We visited Sparta, including the Archaeological Site of the Acropolis and the Leonidas Monument. Cafés were buzzing with locals on a Sunday. In Kalamata, we found a lovely taverna with stunning food and hospitality.We took a less-beaten path to the coastal village of Kakovatos via Olympia, where tourist crowds flocked to the original Olympic Games site.

Imbros Gorge in Crete tested Peter Redden’s dexterity. Photo: Supplied

The crowds vanished at lunch, and we continued to Kakovatos—a charming village with little international tourism except us. Our neighbour at the accommodation was English, having arrived for a holiday 14 years ago and never left. After a couple of lazy days, we stopped at a service station restaurant for breakfast—apologetically only omelettes available, but it was delicious, as was the coffee. No apology was needed.

Next, Nafplio—a stunning mountain drive, filled with tourists, but still beautiful.
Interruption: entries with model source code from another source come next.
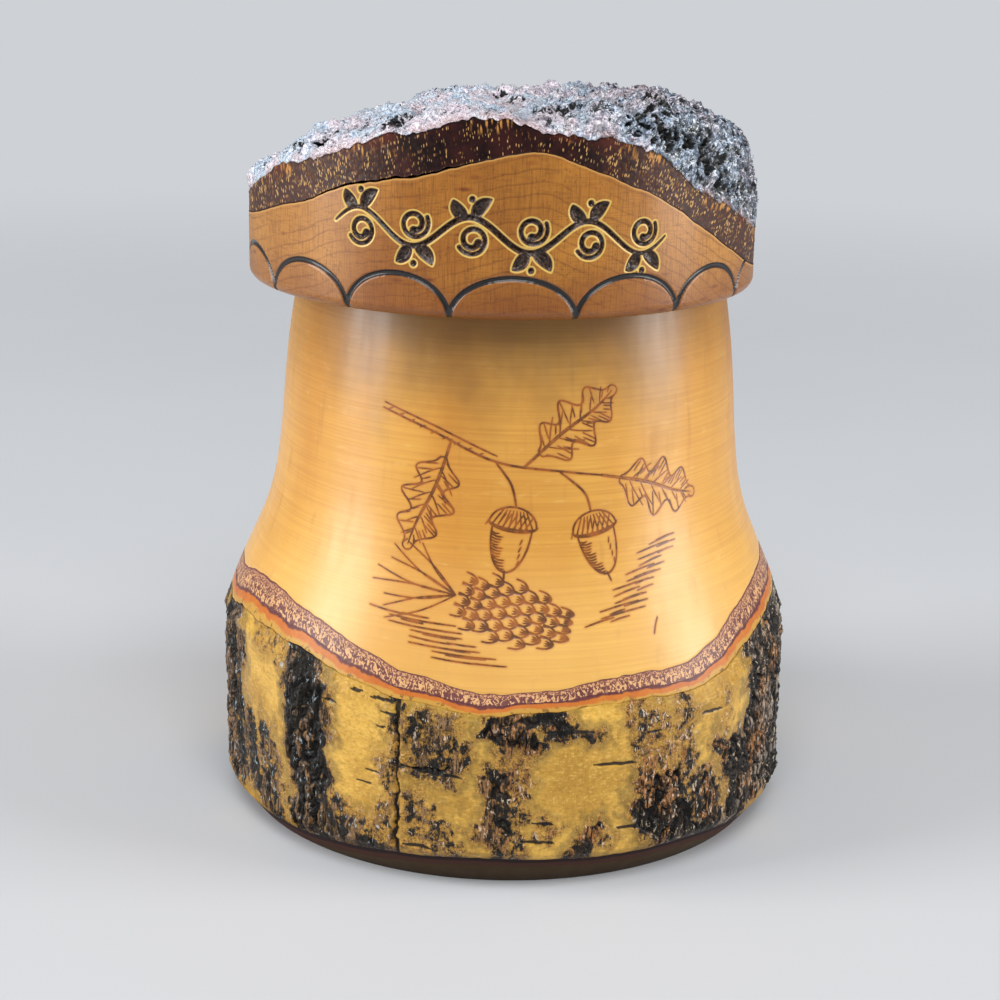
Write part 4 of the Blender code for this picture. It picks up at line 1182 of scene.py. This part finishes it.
class Finish:
    """One node material under construction. Each method adds a node and returns its output."""

    def __init__(self, name, roughness=0.5, coat=0.0, coat_roughness=0.2, specular=0.5):
        self.material = bpy.data.materials.new(name)
        self.material.use_nodes = True
        self.tree = self.material.node_tree
        self.shader = self.tree.nodes["Principled BSDF"]
        self.shader.inputs["Roughness"].default_value = roughness
        self.shader.inputs["Specular IOR Level"].default_value = specular
        self.shader.inputs["Coat Weight"].default_value = coat
        self.shader.inputs["Coat Roughness"].default_value = coat_roughness
        self.place = self.tree.nodes.new("ShaderNodeTexCoord").outputs["Object"]

    def feed(self, socket, value):
        if isinstance(value, bpy.types.NodeSocket):
            self.tree.links.new(value, socket)
        elif isinstance(value, (tuple, list)) and len(value) != len(socket.default_value):
            socket.default_value = [*value, 1.0][:len(socket.default_value)]
        else:
            socket.default_value = value

    def value(self, name):
        """A value that the mesh carries."""
        node = self.tree.nodes.new("ShaderNodeAttribute")
        node.attribute_name = name
        return node.outputs["Fac"]

    def vector(self, name):
        node = self.tree.nodes.new("ShaderNodeAttribute")
        node.attribute_name = name
        return node.outputs["Vector"]

    def axis(self, index, vector=None):
        """One coordinate of a vector, or of the place."""
        node = self.tree.nodes.new("ShaderNodeSeparateXYZ")
        self.feed(node.inputs[0], vector or self.place)
        return node.outputs[index]

    def height(self):
        return self.axis(2)

    def low_line(self, full, none):
        """One below a height, zero above the next, with a ragged edge."""
        ragged = self.math("MULTIPLY_ADD", self.noise(self.place, 400, 2), 0.0012, self.height())
        return self.rise(ragged, none, full)

    def math(self, operation, first, second=0.0, third=0.0):
        node = self.tree.nodes.new("ShaderNodeMath")
        node.operation = operation
        for socket, value in zip(node.inputs, (first, second, third)):
            self.feed(socket, value)
        return node.outputs[0]

    def scaled(self, vector, sides):
        node = self.tree.nodes.new("ShaderNodeVectorMath")
        node.operation = "MULTIPLY"
        self.feed(node.inputs[0], vector)
        self.feed(node.inputs[1], sides)
        return node.outputs[0]

    def noise(self, vector, scale, detail=2.0, roughness=0.5, distortion=0.0):
        node = self.tree.nodes.new("ShaderNodeTexNoise")
        self.feed(node.inputs["Vector"], vector)
        node.inputs["Scale"].default_value = scale
        node.inputs["Detail"].default_value = detail
        node.inputs["Roughness"].default_value = roughness
        node.inputs["Distortion"].default_value = distortion
        return node.outputs["Fac"]

    def cells(self, vector, scale, output="Distance"):
        node = self.tree.nodes.new("ShaderNodeTexVoronoi")
        self.feed(node.inputs["Vector"], vector)
        node.inputs["Scale"].default_value = scale
        return node.outputs[output]

    def rise(self, value, low, high, start=0.0, end=1.0):
        """Smooth rise from start to end as value goes from low to high."""
        node = self.tree.nodes.new("ShaderNodeMapRange")
        node.interpolation_type = "SMOOTHSTEP"
        for socket, given in zip(node.inputs, (value, low, high, start, end)):
            self.feed(socket, given)
        return node.outputs[0]

    def mix(self, share, first, second, blend="MIX"):
        node = self.tree.nodes.new("ShaderNodeMix")
        node.data_type = "RGBA"
        node.blend_type = blend
        self.feed(node.inputs[0], share)
        self.feed(node.inputs[6], first)
        self.feed(node.inputs[7], second)
        return node.outputs[2]

    def bump(self, height, distance, strength=1.0):
        node = self.tree.nodes.new("ShaderNodeBump")
        node.inputs["Strength"].default_value = strength
        node.inputs["Distance"].default_value = distance
        self.feed(node.inputs["Height"], height)
        self.tree.links.new(node.outputs[0], self.shader.inputs["Normal"])

    def done(self, colour, roughness=None):
        self.feed(self.shader.inputs["Base Color"], colour)
        if roughness is not None:
            self.feed(self.shader.inputs["Roughness"], roughness)
        return self.material


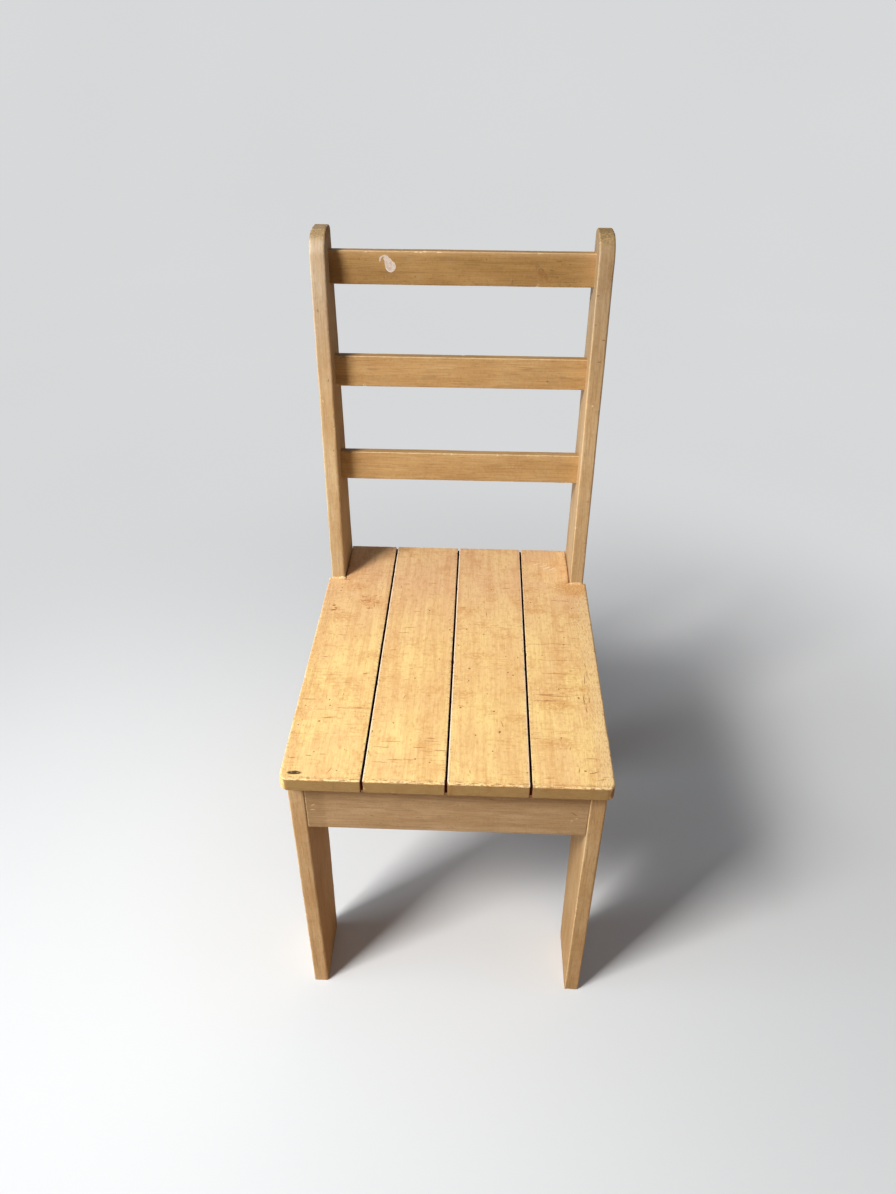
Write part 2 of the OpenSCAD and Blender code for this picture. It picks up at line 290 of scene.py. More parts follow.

We stopped in Patras before heading to Lefkada to start our sailing trip around the Ionian Islands. Sailing by day, swimming at secluded beaches, were amazing experiences. Just a tip: don’t let your dinner companion order “the best Rose you have”— it was lovely, unlike the price.

Chania Archaeological Museum—great to visit a museum where nothing seemed to have been stolen by the British, said Redden. Photo: Chania Archaeological Museum

Sailing the Ionian and a farewell to Athens

After “our” yacht, it was time to rejoin the masses on the ferry to Corfu. Corfu was as I remembered, though it took a couple of days to recall the beach I’d wanted was a bus ride away. Here I saw the impact of cruise ships—good for the economy, less so for visitors. From Corfu, we visited Saranda, Albania. No disrespect, but Saranda isn’t the Riviera, though we enjoyed ourselves and noted similarities to Greek Islands forty years ago.

All good things end. We left Corfu for two nights in bustling Athens, soaking up the vibrant atmosphere.

Greeks are justifiably proud of their influence on the world through history, philosophy, politics and culture. I reflected on how many Australians are proud—or even aware—of our incredible First Nations’ culture, the world’s oldest living culture that exists here.

* Peter Redden has worked in arts and event management and community engagement for over 35 years. Having worked in private and public organisations, festivals, and major institutions, he now spends a lot of his time planning holidays.